Large Language Models are In-Context Semantic Reasoners rather than Symbolic Reasoners (2305.14825v2)

Abstract: The emergent few-shot reasoning capabilities of LLMs have excited the natural language and machine learning community over recent years. Despite of numerous successful applications, the underlying mechanism of such in-context capabilities still remains unclear. In this work, we hypothesize that the learned \textit{semantics} of language tokens do the most heavy lifting during the reasoning process. Different from human's symbolic reasoning process, the semantic representations of LLMs could create strong connections among tokens, thus composing a superficial logical chain. To test our hypothesis, we decouple semantics from the language reasoning process and evaluate three kinds of reasoning abilities, i.e., deduction, induction and abduction. Our findings reveal that semantics play a vital role in LLMs' in-context reasoning -- LLMs perform significantly better when semantics are consistent with commonsense but struggle to solve symbolic or counter-commonsense reasoning tasks by leveraging in-context new knowledge. The surprising observations question whether modern LLMs have mastered the inductive, deductive and abductive reasoning abilities as in human intelligence, and motivate research on unveiling the magic existing within the black-box LLMs. On the whole, our analysis provides a novel perspective on the role of semantics in developing and evaluating LLMs' reasoning abilities. Code is available at {\url{https://github.com/XiaojuanTang/ICSR}}.

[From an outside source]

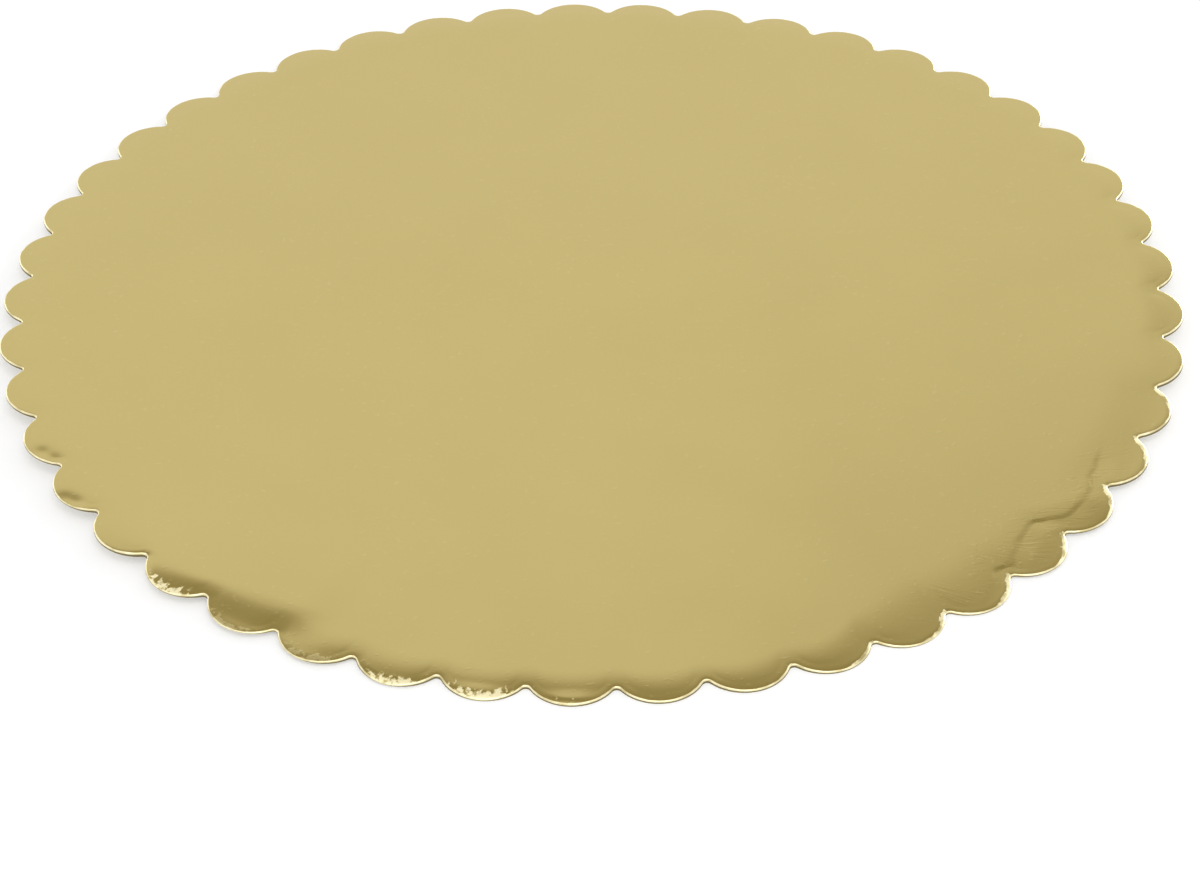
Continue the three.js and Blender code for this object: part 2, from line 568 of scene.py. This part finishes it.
def board_mesh():
    """Turns the grid into one closed mesh: quads between rows, and a fan round a single point at each pole.
    Its texture map counts lobes round the board one way and the millimetres from the arris the other."""
    x, y, height, slot, way = board_surface()
    rows, around = x.shape
    points = np.stack(curl(x, y, height), -1).reshape(-1, 3)
    points = np.concatenate([points, [[0, 0, 0], [0, 0, board_top]]])
    way = np.append(way.ravel(), [way.min(), way.max()])
    bottom, top = rows * around, rows * around + 1
    here = np.arange(around)
    after = (here + 1) % around
    low = np.arange(rows - 1)[:, None] * around
    last = (rows - 1) * around
    quads = np.stack([low + here, low + after, low + around + after, low + around + here], -1)
    fans = np.stack([np.stack([after, here, np.full(around, bottom)], -1),
                     np.stack([last + here, last + after, np.full(around, top)], -1)])
    corners = np.concatenate([quads.ravel(), fans.ravel()])
    quad_turn = np.broadcast_to(np.stack([here, here + 1, here + 1, here], -1), quads.shape)
    fan_turn = np.stack([np.stack([here + 1, here, here + 0.5], -1),
                         np.stack([here, here + 1, here + 0.5], -1)])
    turns = np.concatenate([quad_turn.ravel(), fan_turn.ravel()]) * lobes / around

    mesh = bpy.data.meshes.new("foil_cake_board")
    mesh.vertices.add(len(points))
    mesh.vertices.foreach_set("co", points.astype(np.float32).ravel())
    mesh.loops.add(len(corners))
    mesh.loops.foreach_set("vertex_index", corners.astype(np.int32))
    sizes = np.repeat([4, 3], [(rows - 1) * around, 2 * around])
    mesh.polygons.add(len(sizes))
    mesh.polygons.foreach_set("loop_start", (np.cumsum(sizes) - sizes).astype(np.int32))
    quad_slots = np.repeat(np.maximum(slot[:-1], slot[1:]), around)
    slots = np.concatenate([quad_slots, np.repeat([liner_slot, foil_slot], around)])
    mesh.polygons.foreach_set("material_index", slots.astype(np.int32))
    mesh.polygons.foreach_set("use_smooth", np.ones(len(sizes), bool))
    mesh.update(calc_edges=True)
    rim_map = mesh.uv_layers.new(name="rim")
    rim_map.data.foreach_set("uv", np.stack([turns, way[corners]], -1).astype(np.float32).ravel())
    mesh.validate()
    return mesh


def principled(shader, **sockets):
    """A Principled surface, with its sockets' names in words joined by underscores."""
    names = {name.replace("_", " "): value for name, value in sockets.items()}
    return shader.add("ShaderNodeBsdfPrincipled", sockets=names)


def bumped(shader, relief, unit):
    """The normal of a relief that is counted in units of so many metres."""
    sockets = {"Height": relief, "Distance": unit, "Strength": 1.0}
    return shader.add("ShaderNodeBump", sockets=sockets, output="Normal")


def rim_place(shader):
    """The texture map's two ways: lobes counted round the board, and millimetres in from the arris."""
    rim = shader.add("ShaderNodeUVMap", {"uv_map": "rim"})
    return [shader.add("ShaderNodeSeparateXYZ", sockets={"Vector": rim}, output=name) for name in ("X", "Y")]


def rim_noise(shader, per_lobe, per_mm, detail=2.0, shift=0.0):
    """Noise along the rim, with so many cells to a lobe and to a millimetre in from the arris."""
    turn, way = rim_place(shader)
    place = shader.add("ShaderNodeCombineXYZ", sockets={"X": turn * per_lobe + shift, "Y": way * per_mm})
    return shader.add("ShaderNodeTexNoise", sockets={"Vector": place, "Scale": 1.0, "Detail": detail})


def stretch(shader, low, rise, fall, high):
    """1 between rise and fall lobes round the board, easing to 0 at low and at high."""
    turn = rim_place(shader)[0]
    return shader.smooth(turn, low, rise) * (1 - shader.smooth(turn, fall, high))


def from_tip(shader):
    """The way round from the tip of a lobe: nought there, and half to either side at the valleys."""
    turn = rim_place(shader)[0]
    return turn.math("FRACT", turn) - 0.5


# Wear of the foil and painted highlight along its arris: parts of the rim in lobes round the board, and
# widths in millimetres
worn_highlit_edge = (0.14, 0.40)
worn_highlit_raggedness = 0.5
worn_highlit_patches = (0.38, 0.58)
worn_highlit_least = 0.35
worn_highlit_flanks = (34.5, 37.0, 41.5, 42.5)
flank_side = (-0.05, 0.20)
flank_width = 0.9
flank_raggedness = 2.2


def worn_and_highlit_arris(shader):
    """1 where the foil is painted pale along the arris, partly as rubbed foil and partly as a painted
    highlight of the arris catching the lamps: a ragged, patchy line.
    It is wider on the right-hand flanks of the lobes at the front right, where it paints the highlight of
    the right-hand lamp."""
    way = rim_place(shader)[1]
    flank = stretch(shader, *worn_highlit_flanks) * shader.smooth(from_tip(shader), *flank_side)
    raggedness = worn_highlit_raggedness + flank * flank_raggedness
    wander = (rim_noise(shader, per_lobe=9, per_mm=0.8) - 0.5) * raggedness
    line = 1 - shader.smooth(way - flank * flank_width + wander, *worn_highlit_edge)
    patches = shader.smooth(rim_noise(shader, per_lobe=5, per_mm=0.2, detail=3.0), *worn_highlit_patches)
    return line * (worn_highlit_least + patches * (1 - worn_highlit_least))


# Crinkled tips at the front left: their flecks get relief, and their colour is painted pale as a painted
# highlight of the crinkles' glints.
crinkled_lobes = (26.8, 27.6, 31.8, 32.8)
crinkled_width = (0.6, 3.4)
crinkled_side = (0.12, 0.36)
fleck_edge = (0.90, 1.06)
fleck_gain = 0.30
fleck_fade = (0.02, 0.25)
sound_lobes = (27.7, 28.1, 29.8, 30.1)
sound_share = 0.75


def crinkled_glint_flecks(shader):
    """1 on the pale flecks on the crinkled, bruised tips at the front left, a painted highlight standing in
    for the glints of the crinkles: two sizes of noise, cut at a level that falls towards the arris and the
    tip. Two of the tips are mostly sound."""
    way = rim_place(shader)[1]
    side = from_tip(shader)
    bruised = stretch(shader, *crinkled_lobes) * (1 - shader.smooth(way, *crinkled_width))
    bruised = bruised * (1 - shader.smooth(side.math("ABSOLUTE", side), *crinkled_side))
    torn = (rim_noise(shader, per_lobe=20, per_mm=0.7, detail=4.0)
            + rim_noise(shader, per_lobe=1.6, per_mm=0.1, shift=40) * 0.5)
    flecks = shader.smooth(torn + bruised * fleck_gain, *fleck_edge) * shader.smooth(bruised, *fleck_fade)
    return flecks * (1 - stretch(shader, *sound_lobes) * sound_share)


brushed_lobes = (35.8, 37.6, 40.0, 41.4)
brushed_outer = (1.0, 5.0)
brushed_inner = (9.0, 20.0)
brushed_patches = (0.36, 0.62)
streak_slant = 0.9


def brush_streaks(shader):
    """Fine slanting scratches at the front right, above and below nought: noise drawn out across the rim
    and kept to patches."""
    way = rim_place(shader)[1]
    brushed = stretch(shader, *brushed_lobes) * shader.smooth(way, *brushed_outer)
    brushed = brushed * (1 - shader.smooth(way, *brushed_inner))
    patches = shader.smooth(rim_noise(shader, per_lobe=3, per_mm=0.3, detail=3.0), *brushed_patches)
    streaks = rim_noise(shader, per_lobe=27, per_mm=0.16, detail=4.0, shift=way * streak_slant)
    return (streaks - 0.5) * brushed * patches


# The foil: colours, scales in cells to the metre, and reliefs counted in the relief's unit
foil_gold = (0.592, 0.480, 0.190, 1)
foil_deep_gold = (0.574, 0.464, 0.181, 1)
# The pale of rubbed foil and grit specks, also used as a painted highlight on the arris and on the crinkled
# tips.
foil_worn_and_highlight = (0.98, 0.90, 0.60, 1)
mottle_scale = 28.0
peel_scale = 900.0
grit_scale = 900.0
grit_edge = (0.71, 0.80)
grit_share = 0.05
rolling_turn = math.radians(10.0)
rolling_scale = (30.0, 1600.0, 30.0)
foil_relief_unit = 0.000004
peel_relief = 0.5
rolling_relief = 0.5
grit_relief = 1.5
streak_relief = 12
fleck_relief = 14
foil_roughness = 0.15
mottle_roughness = 0.06
worn_roughness = 0.3


def foil_finish():
    """Lacquered aluminium foil, satin gold: faint rolling lines, orange peel, specks and slow mottling. It
    is painted pale along the arris, partly as rubbed foil and partly as a painted highlight; it is painted
    pale in flecks on the crinkled, bruised tips as a painted highlight of their glints; and it is brushed at
    the front right."""
    material = bpy.data.materials.new("gold_foil")
    shader = Shader(material)
    mottle = soft_noise(shader, mottle_scale, 3.0)
    peel = soft_noise(shader, peel_scale, 2.0)
    specks = shader.smooth(soft_noise(shader, grit_scale, 0.0), *grit_edge)
    place = shader.add("ShaderNodeTexCoord", output="Object")
    rolled = shader.add("ShaderNodeMapping", sockets={
        "Vector": place, "Rotation": (0, 0, rolling_turn), "Scale": rolling_scale})
    lines = shader.add("ShaderNodeTexNoise", sockets={"Vector": rolled, "Scale": 1.0, "Detail": 2.0})

    worn_and_highlit = worn_and_highlit_arris(shader)
    flecks = crinkled_glint_flecks(shader)
    # pale paints the arris line and the crinkled flecks lighter: partly wear, partly painted highlight.
    pale = worn_and_highlit.math("MAXIMUM", worn_and_highlit, flecks)
    gold = shader.mix(mottle, foil_gold, foil_deep_gold)
    paint = shader.mix(pale.math("MAXIMUM", pale, specks * grit_share), gold, foil_worn_and_highlight)
    relief = peel * peel_relief + lines * rolling_relief + specks * grit_relief
    relief = relief + brush_streaks(shader) * streak_relief + flecks * fleck_relief
    roughness = foil_roughness + mottle * mottle_roughness + pale * worn_roughness
    bump = bumped(shader, relief, foil_relief_unit)
    body = principled(shader, Base_Color=paint, Metallic=1.0, Roughness=roughness, Normal=bump)
    shader.end("ShaderNodeOutputMaterial", body)
    return material


ply_pale = (0.27, 0.22, 0.10, 1)
ply_dark = (0.10, 0.075, 0.025, 1)
dragged_gold = (0.40, 0.32, 0.12, 1)
dragged_edge = (-0.05, 0.15)
drag_raggedness = 0.3
dragged_metal = 0.7
edge_roughness = 0.85
drag_polish = 0.4
edge_relief_unit = 0.00003


def cut_edge_finish():
    """Die-cut greyboard in fine plies, with foil that the die dragged down over its upper half."""
    material = bpy.data.materials.new("cut_greyboard")
    shader = Shader(material)
    way = rim_place(shader)[1]
    plies = rim_noise(shader, per_lobe=12, per_mm=9, detail=3.0)
    drags = rim_noise(shader, per_lobe=60, per_mm=0.8)
    dragged = shader.smooth(way + drags * drag_raggedness, *dragged_edge)
    paint = shader.mix(dragged, shader.mix(plies, ply_pale, ply_dark), dragged_gold)
    roughness = edge_roughness - dragged * drag_polish
    bump = bumped(shader, plies + drags, edge_relief_unit)
    metal = dragged * dragged_metal
    body = principled(shader, Base_Color=paint, Metallic=metal, Roughness=roughness, Normal=bump)
    shader.end("ShaderNodeOutputMaterial", body)
    return material


paper_pale = (0.80, 0.75, 0.58, 1)
paper_cloud = (0.70, 0.65, 0.49, 1)
pulp_speck = (0.40, 0.33, 0.20, 1)
cloudiness_scale = 220.0
pulp_scale = 700.0
pulp_edge = (0.68, 0.76)
pulp_share = 0.5
paper_roughness = 0.75
cloud_roughness = 0.2
paper_relief_unit = 0.00003


def liner_finish():
    """Uncoated pale liner paper of recycled pulp: soft fibre clouds and a few darker specks."""
    material = bpy.data.materials.new("pale_liner")
    shader = Shader(material)
    cloud = soft_noise(shader, cloudiness_scale, 5.0)
    specks = shader.smooth(soft_noise(shader, pulp_scale, 1.0), *pulp_edge)
    paper = shader.mix(cloud, paper_pale, paper_cloud)
    paint = shader.mix(specks * pulp_share, paper, pulp_speck)
    roughness = paper_roughness + cloud * cloud_roughness
    bump = bumped(shader, cloud, paper_relief_unit)
    body = principled(shader, Base_Color=paint, Roughness=roughness, Normal=bump)
    shader.end("ShaderNodeOutputMaterial", body)
    return material


board = bpy.data.objects.new("foil_cake_board", board_mesh())
for finish in (liner_finish(), cut_edge_finish(), foil_finish()):
    board.data.materials.append(finish)
scene.collection.objects.link(board)
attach(board, "root")
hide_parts("cake_board")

An Analytical Overview of "LLMs are In-Context Semantic Reasoners rather than Symbolic Reasoners"

Introduction

The investigation conducted in the paper by Tang et al., titled "LLMs are In-Context Semantic Reasoners rather than Symbolic Reasoners," offers a detailed exploration into the underlying mechanisms of LLMs during reasoning tasks. The authors interrogate the assumption that LLMs naturally acquire reasoning abilities akin to human processes, such as induction, deduction, and abduction, through an emergent property of their design and training data.

Key Hypothesis and Research Question

The authors propose a critical hypothesis: LLMs predominantly function as semantic reasoners rather than symbolic reasoners. This implies that the LLMs leverage semantic patterns embedded within language tokens to construct a superficial logical chain, rather than performing genuine symbolic computations evident in human reasoning. The central research question raised is whether LLMs retain their reasoning capacities when stripped of the semantic context.

Methodological Approach

The work methodically separates semantic understanding from symbolic reasoning in LLMs by utilizing two synthetic datasets: the Symbolic Tree and ProofWriter datasets. These datasets provide controlled environments where relations and entities can be restructured, allowing the authors to test the reasoning capabilities of LLMs under both semantic-rich and reduced contexts. The experimental evaluations leverage the advanced capabilities of models such as ChatGPT, GPT-4, and LLaMA.

Results and Observations

The results distinctly show that when semantics are consistent with commonsense knowledge, LLMs perform considerably well. For instance, tasks that preserve semantic meaning tend to yield superior inductive and deductive reasoning performance as opposed to when symbols replace semantics, where performance notably declines. Moreover, experiments indicate that the zero-shot reasoning abilities of LLMs are nearing those with chain-of-thought (CoT) training enhancements; this suggests intrinsic abilities to utilize embedded semantic relationships.

In contrasting configurations, when semantics are counter to commonsense (i.e., counter-commonsense scenarios) or they lack clear semantic grounding (as in synthetic tasks like ProofWriter), LLMs struggle to achieve similar levels of performance using the new in-context knowledge presented.

Implications and Discussions

The paper highlights a significant implication: semantic connections within LLMs greatly contribute to their perceived reasoning capabilities. This suggests that advancements in LLMs should remain cautious in overselling symbolic reasoning capabilities when in essence, many successes could be attributed to a semantic-based approach.

In practical applications, the integration of non-parametric knowledge bases is suggested as a promising avenue to bolster the reasoning performance of LLMs. Such hybrid systems would ensure updated and consistent knowledge, a notable advantage highlighted during knowledge addition and updating tasks, wherein approaches such as Neo4j proved more efficient and reliable compared to standard LLM memorization.

Future Directions

Acknowledging the limitations and findings, the paper points towards future research possibilities. These include developing more sophisticated datasets to further segregate semantic and symbolic reasoning capabilities and combining LLMs with systematic approaches that incorporate structured, non-parametric knowledge bases.

Conclusion

Overall, Tang et al.'s work provides essential traction in understanding the true nature of reasoning within LLMs. It prompts a reevaluation of semantic versus symbolic reasoning roles, emphasizing semantics' undeniable impact on in-context learning outcomes. These findings encourage continued exploration into more adaptable and semantically-rich AI systems that can better mimic complex human reasoning processes.